Practical Tips for Beginners
Successfully navigating the Analyze phase requires both technical knowledge and practical wisdom. Here are essential tips for beginners:
Start Simple: Begin with descriptive statistics and visual analysis before advancing to complex statistical tests. Often, patterns visible in basic charts point directly toward root causes.
Leverage Software: Modern statistical software packages handle complex calculations automatically, allowing beginners to focus on interpreting results rather than mathematical computations.
Validate Findings: Always verify statistical findings with process knowledge and subject matter expertise. Statistical significance does not automatically equal practical importance.
Document Your Analysis: Maintain clear records of statistical tests performed, assumptions made, and conclusions reached. This documentation proves invaluable during later phases and future projects.
Seek Guidance: Work with experienced practitioners or Black Belts when tackling your first few Analyze phases. Their practical insights complement theoretical knowledge.
Conclusion
The Analyze phase represents where Lean Six Sigma projects transition from data collection to meaningful insights. While statistical concepts might initially seem intimidating, beginners who master fundamental techniques like descriptive statistics, hypothesis testing, and regression analysis possess powerful tools for identifying root causes and driving improvement.

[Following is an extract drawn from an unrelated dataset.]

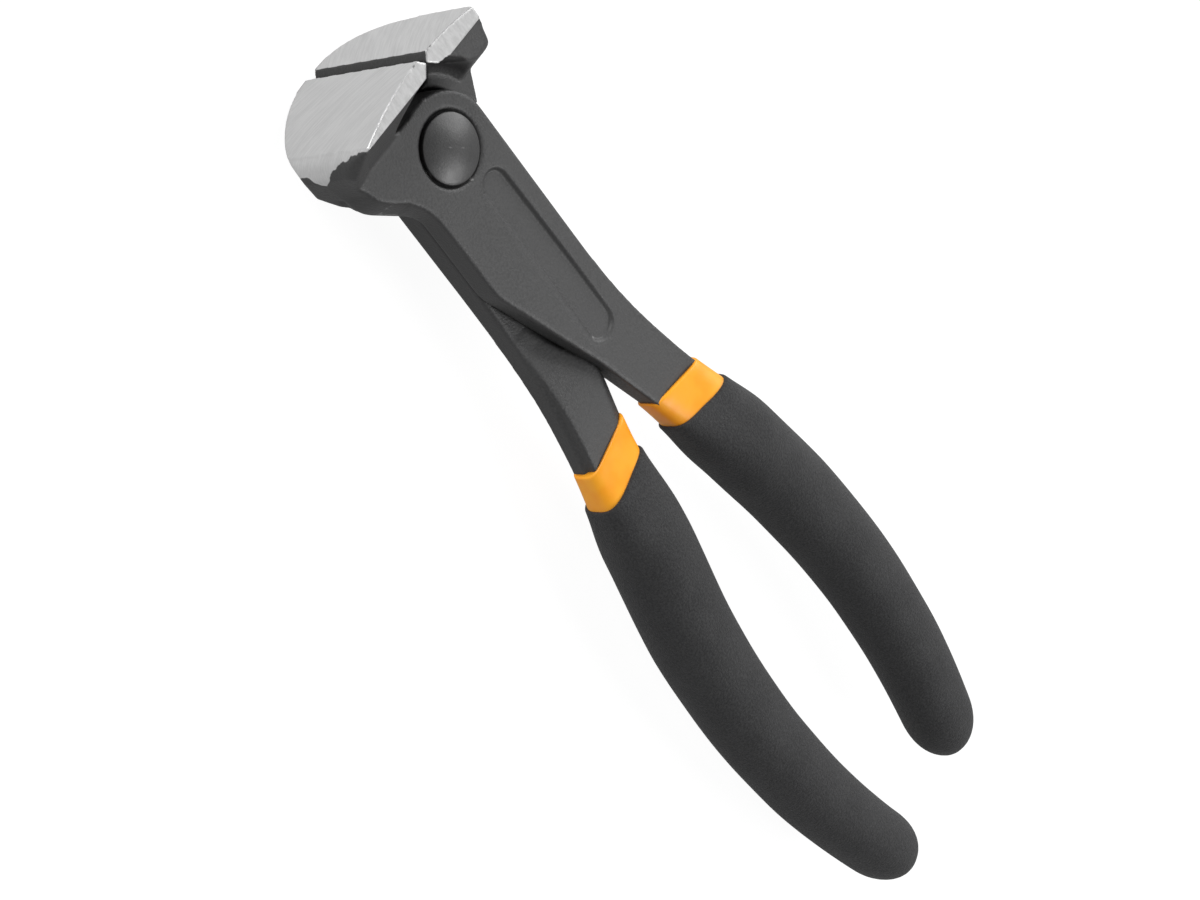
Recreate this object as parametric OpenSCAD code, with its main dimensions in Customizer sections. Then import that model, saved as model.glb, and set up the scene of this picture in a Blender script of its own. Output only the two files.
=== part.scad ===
// End cutting nippers: two forged halves lapped on one domed rivet, with twice-dipped grips.
// +Y runs from the handles to the cutting edges and +Z along the rivet, towards its domed head.
// The nippers lie on the back of the jaws, with the origin under the middle of their outline.
// A half is drawn about the rivet axis with its outer face up, its jaw at -X and its arm at +X.
// The rear half is drawn the same way and then turned over.

/* [Overall] */
// Length from the crown of the jaws to the end of the longer handle
overall_len = 202.8; // [198:0.5:206]
// How much further the rear handle reaches than the front one
rear_extra = 5; // [0:0.5:6]

/* [Jaws] */
// Width of the jaws along the rivet axis, which is the length of the cutting edges
jaw_w = 32; // [29:0.1:34]
// How far the middle of the jaws lies from the lap plane, towards the rivet's domed head
jaw_shift = -0.45; // [-1:0.05:1]
// Distance from the rivet axis to the crown of the ground end faces
head_reach = 20.6; // [20:0.1:22]
// Depth of the cutting edges behind the crown
edge_drop = 1.55; // [1.3:0.05:1.8]
// Radius of the barrel that the end faces are ground to
crown_r = 62; // [50:1:80]
// Half width of the front half's jaw, from the cutting edge to its side
front_span = 20.4; // [19:0.2:21]
// Half width of the rear half's jaw, from the cutting edge to its side
rear_span = 15.1; // [14:0.1:16]
// Width of the bright flat along each end of the jaws
strip_w = 3.4; // [2.6:0.1:4]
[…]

Success in the Analyze phase comes not from memorizing complex formulas but from understanding which statistical tools answer specific questions about process performance. By combining statistical rigor with practical root cause analysis techniques, even beginners can confidently navigate this critical phase and set the foundation for effective improvements.
Remember that the recognize phase identified problems, the Measure phase quantified them, and now the Analyze phase explains them. With these statistical concepts in your toolkit, you are well-equipped to uncover the root causes holding your processes back and prepare for the transformative work of the Improve phase.